This morning I sifted through hundreds of photographs I took on my very first trip to the Philippines. It was gnawing to remember a place that was host to such beauty and culture; to realize that I’m so far away.
I hate to use the analogy of the “motherland” but I really feel when you go to the country of your origin, there’s an unexplainable pull to want to understand, to realize that this huge mass of land is your serenity…
Something I wrote in my journal at the time: Finally, a place where everybody eats the same things I eat. It wasn’t weird to eat corned beef or to want to eat bangus for breakfast. All of my cravings were completely justified and normal. Being in such a familiar, acceptable and loved food forum was calming and made me feel so free. I didn’t have to explain what I was eating or convince someone why my noodles cooked in fish paste was good. It just was. There’s something so reassuring to be hungry and say, without reservation, “I feel like eating adobo pusit!” and no one blinks an eye.

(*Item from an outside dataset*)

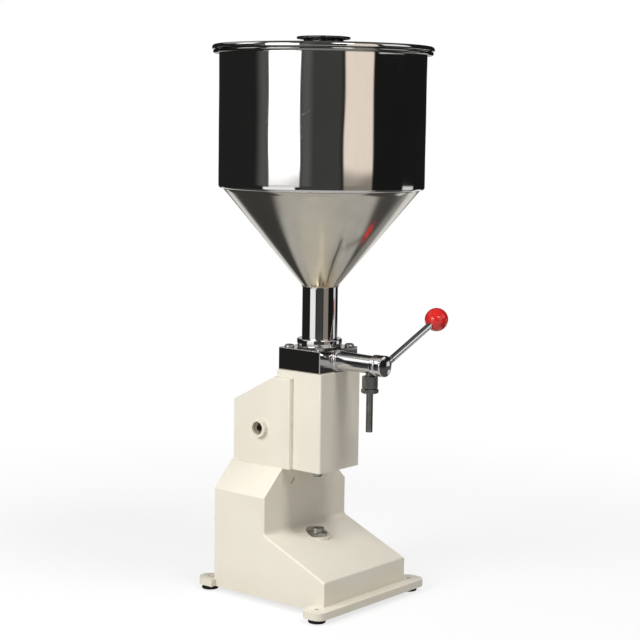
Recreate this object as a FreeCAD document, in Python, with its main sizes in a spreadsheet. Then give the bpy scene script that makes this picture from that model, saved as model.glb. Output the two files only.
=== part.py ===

I have to say that there is some heartache that goes into writing this blog. At the forefront, it seem like such a steep climb to get other people on board to love our food. It’s hearty, it is exotic, yes, it can be greasy…but I can’t understand why food that sings in my veins is seen as “unappealing” to others.
More than anything I want you to understand the amalgamation of Filipino food. The fusion, the mix, the halo that has made our cuisine so distinctive. Our foods are resplendent with chicken, seafood, and tropical fruit — all things that are indigenous to our islands. However, we have also absorbed the foods of China, India, Spain and Mexico. In my mind, there is so much innovation and history to explore and I want to get to know everything — I seek to understand..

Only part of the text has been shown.